Poppy cultivation has dropped by 19 percent since 2007, and had fallen beneath 2006 levels as well, the report said. The harvest was also down, although by a lesser margin because of greater yields, dropping by 6 percent to 7,700 tons.

More than half of Afghanistan’s provinces have now been declared poppy free — that is, 18 of 34 provinces grow no, or very little, poppy, up from 13 poppy-free provinces last year.

The results, gathered by the United Nations through satellite imagery and checks on the ground, are a success for the Afghan government’s strategy of weaning farmers off the illicit crop through persuasion, incentives and local leadership. A drought in northern Afghanistan also helped bring numbers down, although that has also increased the hardship farmers are suffering.

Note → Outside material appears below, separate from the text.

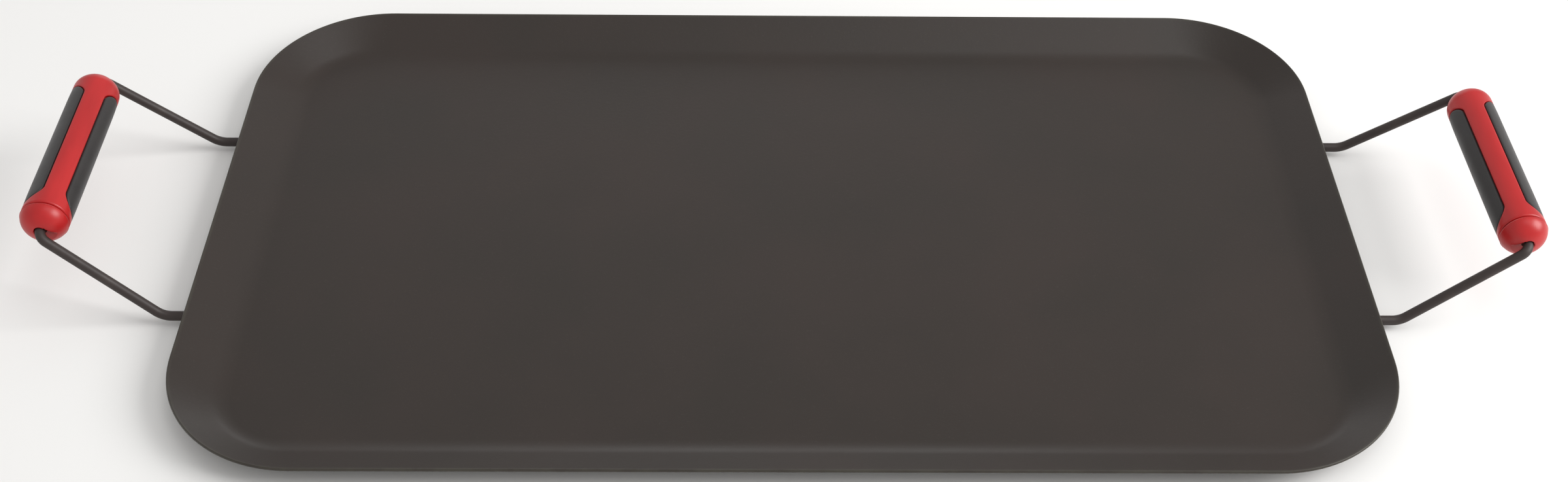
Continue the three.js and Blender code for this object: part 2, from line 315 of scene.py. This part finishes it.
def pale_studio_board():
    """Painted board under the object: near white and matte, with the faint tooth of a rolled paint."""
    material, tree, place = new_material("pale_studio_board")
    tooth = add(tree, "ShaderNodeTexNoise", {"Vector": place, "Scale": per_metre(3), "Detail": 3})
    tone = add(tree, "ShaderNodeTexNoise", {"Vector": place, "Scale": per_metre(300), "Detail": 2})
    colour = add(tree, "ShaderNodeMix", {
        "Factor": tone, "A": linear("#eae9e7"), "B": linear("#efeeec"),
    }, data_type="RGBA")
    roughness = add(tree, "ShaderNodeMapRange", {"Value": tooth, "To Min": 0.75, "To Max": 0.85})
    bump = add(tree, "ShaderNodeBump", {"Height": tooth, "Distance": 0.02 * MM})
    shader = add(tree, "ShaderNodeBsdfPrincipled", {
        "Base Color": colour, "Roughness": roughness, "Normal": bump,
    })
    add(tree, "ShaderNodeOutputMaterial", {"Surface": shader})
    return material


# ---------------------------------------------------------------- mesh helpers

def closed_mesh(name, points, faces, sharp_degrees=SHARP, **attributes):
    """One closed skin: doubles merged, faces outwards, smooth except over edges sharper than the angle."""
    mesh = bpy.data.meshes.new(name)
    mesh.from_pydata(points, [], faces)
    for label, values in attributes.items():
        mesh.attributes.new(label, "FLOAT", "POINT").data.foreach_set("value", values)
    work = bmesh.new()
    work.from_mesh(mesh)
    bmesh.ops.remove_doubles(work, verts=work.verts, dist=MERGE_DISTANCE)
    bmesh.ops.recalc_face_normals(work, faces=work.faces)
    work.to_mesh(mesh)
    work.free()
    mesh.shade_smooth()
    mesh.set_sharp_from_angle(angle=math.radians(sharp_degrees))
    return mesh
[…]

The report underscores a trend, first seen last year, that the more stable, better-administered provinces are succeeding in curbing illicit drug production, according to diplomats and government officials. A swathe of blue on a United Nations map of Afghanistan, stretching across from the north-east to the north-west of the country, now denotes decreasing or no poppy cultivation.

Two provinces that have been large-scale poppy producing regions in the past, Badakhshan in the north-east and Nangarhar in the east, have been declared poppy free this year, a consequence of effective local leadership and the support of religious leaders, elders and local council members, Mr. Costa said at a news briefing in Kabul Tuesday evening.

Nevertheless, Afghanistan’s poppy crop still remains the world’s largest, and now 98 percent of the crop is grown in the lawless southern and south-western regions that are in the grip of a virulent insurgency. Two-thirds of all opium in Afghanistan in 2008 was grown in the province of Helmand, where the Taliban control whole districts. Eight thousand British troops working with government soldiers have failed to make much headway, either in curbing Taliban activities or the drug industry.

“If Helmand were a country, it would once again be the world’s biggest producer of illicit drugs,” Mr. Costa wrote.

The fact that poppy and opium production is thriving in areas where the insurgency is strongest shows the link between drugs and conflict, he says, arguing that both need to be dealt with at the same time. The Taliban were making up to $70 million a year taxing poppy farmers, and were collecting their share of the estimated $3 billion made yearly by the drug traffickers in Afghanistan, he said.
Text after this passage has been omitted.